>> begin Supplied information

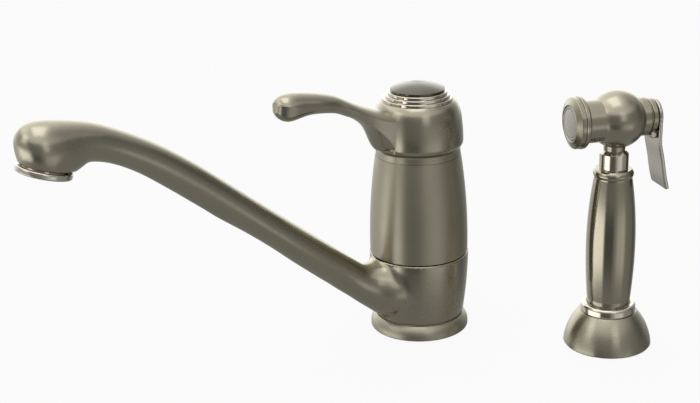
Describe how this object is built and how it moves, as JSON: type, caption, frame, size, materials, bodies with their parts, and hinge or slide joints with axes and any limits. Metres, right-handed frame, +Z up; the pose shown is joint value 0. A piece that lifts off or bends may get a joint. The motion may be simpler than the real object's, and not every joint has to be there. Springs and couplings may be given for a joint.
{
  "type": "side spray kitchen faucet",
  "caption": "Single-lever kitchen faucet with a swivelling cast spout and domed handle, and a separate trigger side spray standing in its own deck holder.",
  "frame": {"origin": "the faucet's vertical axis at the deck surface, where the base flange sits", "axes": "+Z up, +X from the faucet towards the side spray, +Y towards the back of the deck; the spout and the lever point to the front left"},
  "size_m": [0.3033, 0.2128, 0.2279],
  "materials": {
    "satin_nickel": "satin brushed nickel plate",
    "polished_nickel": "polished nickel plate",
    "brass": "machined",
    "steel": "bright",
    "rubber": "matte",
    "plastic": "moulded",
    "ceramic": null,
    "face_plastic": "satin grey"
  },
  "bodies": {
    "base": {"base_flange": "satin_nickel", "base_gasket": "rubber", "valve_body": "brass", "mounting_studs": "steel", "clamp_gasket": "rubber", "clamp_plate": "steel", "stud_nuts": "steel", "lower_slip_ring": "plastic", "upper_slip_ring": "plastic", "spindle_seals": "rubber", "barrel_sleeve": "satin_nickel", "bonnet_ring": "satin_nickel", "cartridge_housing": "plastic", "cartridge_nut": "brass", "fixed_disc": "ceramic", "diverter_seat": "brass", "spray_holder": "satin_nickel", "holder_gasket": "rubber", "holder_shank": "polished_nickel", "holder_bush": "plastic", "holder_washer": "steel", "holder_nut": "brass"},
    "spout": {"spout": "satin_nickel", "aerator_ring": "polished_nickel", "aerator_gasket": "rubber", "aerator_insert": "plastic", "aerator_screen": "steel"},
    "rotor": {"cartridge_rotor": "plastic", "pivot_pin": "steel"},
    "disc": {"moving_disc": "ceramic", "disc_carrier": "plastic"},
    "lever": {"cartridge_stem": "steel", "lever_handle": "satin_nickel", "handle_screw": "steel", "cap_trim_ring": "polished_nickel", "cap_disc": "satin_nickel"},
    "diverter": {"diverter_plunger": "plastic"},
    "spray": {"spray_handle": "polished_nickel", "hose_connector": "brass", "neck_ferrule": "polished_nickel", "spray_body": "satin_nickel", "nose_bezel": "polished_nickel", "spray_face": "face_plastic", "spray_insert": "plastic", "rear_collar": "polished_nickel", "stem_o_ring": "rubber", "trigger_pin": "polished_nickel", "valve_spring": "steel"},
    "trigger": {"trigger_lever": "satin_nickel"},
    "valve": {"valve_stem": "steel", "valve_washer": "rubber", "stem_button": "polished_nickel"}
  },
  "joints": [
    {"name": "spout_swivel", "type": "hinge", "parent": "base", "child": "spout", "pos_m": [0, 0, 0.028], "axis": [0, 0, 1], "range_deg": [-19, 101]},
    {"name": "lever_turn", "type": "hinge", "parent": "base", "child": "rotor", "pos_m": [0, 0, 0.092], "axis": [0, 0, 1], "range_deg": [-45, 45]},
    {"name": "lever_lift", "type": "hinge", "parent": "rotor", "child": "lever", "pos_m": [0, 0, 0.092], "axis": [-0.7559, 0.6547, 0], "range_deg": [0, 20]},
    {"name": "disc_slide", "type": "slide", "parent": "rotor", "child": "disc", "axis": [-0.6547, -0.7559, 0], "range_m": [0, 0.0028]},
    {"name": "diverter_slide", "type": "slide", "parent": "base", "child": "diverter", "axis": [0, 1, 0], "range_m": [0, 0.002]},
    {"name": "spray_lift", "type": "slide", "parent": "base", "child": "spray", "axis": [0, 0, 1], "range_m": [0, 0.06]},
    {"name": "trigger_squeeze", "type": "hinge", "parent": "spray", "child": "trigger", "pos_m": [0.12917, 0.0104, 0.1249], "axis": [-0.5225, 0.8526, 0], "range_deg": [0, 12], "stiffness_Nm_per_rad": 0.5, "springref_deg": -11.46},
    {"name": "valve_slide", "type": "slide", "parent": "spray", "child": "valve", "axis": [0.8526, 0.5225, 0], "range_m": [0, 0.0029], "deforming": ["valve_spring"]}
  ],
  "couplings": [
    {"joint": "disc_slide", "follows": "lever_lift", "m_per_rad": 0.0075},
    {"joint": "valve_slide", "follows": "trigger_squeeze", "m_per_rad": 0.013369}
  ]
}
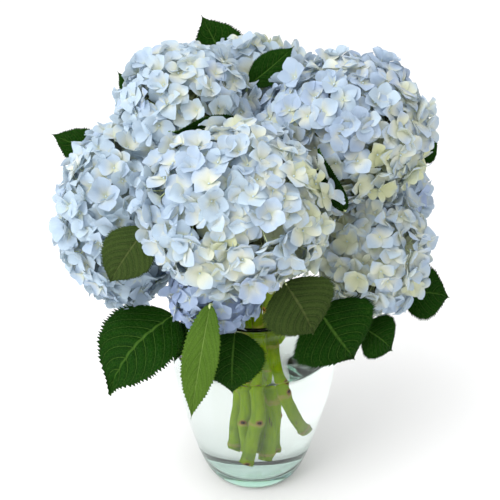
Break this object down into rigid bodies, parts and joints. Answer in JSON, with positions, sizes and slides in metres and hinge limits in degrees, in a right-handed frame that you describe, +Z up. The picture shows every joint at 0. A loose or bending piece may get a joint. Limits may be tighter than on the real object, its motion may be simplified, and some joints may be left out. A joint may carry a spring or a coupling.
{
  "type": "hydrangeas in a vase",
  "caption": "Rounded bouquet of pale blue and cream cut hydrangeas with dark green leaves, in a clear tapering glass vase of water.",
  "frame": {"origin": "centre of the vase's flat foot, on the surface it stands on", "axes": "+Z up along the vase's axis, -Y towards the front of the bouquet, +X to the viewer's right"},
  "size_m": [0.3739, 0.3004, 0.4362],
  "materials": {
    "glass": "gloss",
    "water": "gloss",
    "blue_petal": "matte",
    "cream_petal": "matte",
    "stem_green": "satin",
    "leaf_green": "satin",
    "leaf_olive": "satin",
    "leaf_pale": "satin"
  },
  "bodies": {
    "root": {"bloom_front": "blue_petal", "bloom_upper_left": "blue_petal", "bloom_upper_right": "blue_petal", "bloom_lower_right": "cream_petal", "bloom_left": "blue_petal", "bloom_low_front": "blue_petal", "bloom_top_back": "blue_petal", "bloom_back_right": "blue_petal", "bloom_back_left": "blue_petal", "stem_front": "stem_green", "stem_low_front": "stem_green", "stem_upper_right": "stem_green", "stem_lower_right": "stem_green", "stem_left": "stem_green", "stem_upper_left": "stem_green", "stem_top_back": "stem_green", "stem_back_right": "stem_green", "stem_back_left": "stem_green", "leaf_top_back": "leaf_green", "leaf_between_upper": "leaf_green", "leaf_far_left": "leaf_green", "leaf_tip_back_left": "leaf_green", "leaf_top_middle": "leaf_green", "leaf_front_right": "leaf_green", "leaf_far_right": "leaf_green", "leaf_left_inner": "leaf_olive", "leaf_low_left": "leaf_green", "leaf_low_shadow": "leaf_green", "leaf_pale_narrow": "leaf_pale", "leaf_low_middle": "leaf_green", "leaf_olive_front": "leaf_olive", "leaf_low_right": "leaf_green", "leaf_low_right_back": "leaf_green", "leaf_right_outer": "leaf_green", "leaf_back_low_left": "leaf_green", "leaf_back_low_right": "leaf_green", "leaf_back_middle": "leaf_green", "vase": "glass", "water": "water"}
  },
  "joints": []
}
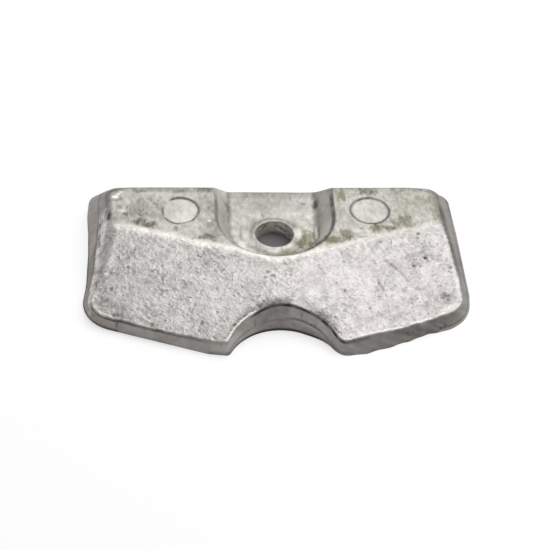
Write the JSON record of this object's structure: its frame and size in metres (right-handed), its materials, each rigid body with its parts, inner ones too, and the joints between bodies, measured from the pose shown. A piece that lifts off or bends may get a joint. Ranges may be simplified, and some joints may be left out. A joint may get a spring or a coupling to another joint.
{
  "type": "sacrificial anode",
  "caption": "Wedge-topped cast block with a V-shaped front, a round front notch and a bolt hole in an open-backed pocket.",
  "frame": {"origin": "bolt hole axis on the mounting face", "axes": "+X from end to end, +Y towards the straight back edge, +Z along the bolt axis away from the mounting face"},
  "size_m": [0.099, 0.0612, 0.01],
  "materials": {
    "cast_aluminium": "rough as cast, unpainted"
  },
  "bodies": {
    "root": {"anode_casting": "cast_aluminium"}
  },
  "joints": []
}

>> end Supplied information

Direction: Include both ends. Return the line holding "Write the JSON" and all lines after it in the records above, exactly as written.

Exercise result:
Write the JSON record of this object's structure: its frame and size in metres (right-handed), its materials, each rigid body with its parts, inner ones too, and the joints between bodies, measured from the pose shown. A piece that lifts off or bends may get a joint. Ranges may be simplified, and some joints may be left out. A joint may get a spring or a coupling to another joint.
{
  "type": "sacrificial anode",
  "caption": "Wedge-topped cast block with a V-shaped front, a round front notch and a bolt hole in an open-backed pocket.",
  "frame": {"origin": "bolt hole axis on the mounting face", "axes": "+X from end to end, +Y towards the straight back edge, +Z along the bolt axis away from the mounting face"},
  "size_m": [0.099, 0.0612, 0.01],
  "materials": {
    "cast_aluminium": "rough as cast, unpainted"
  },
  "bodies": {
    "root": {"anode_casting": "cast_aluminium"}
  },
  "joints": []
}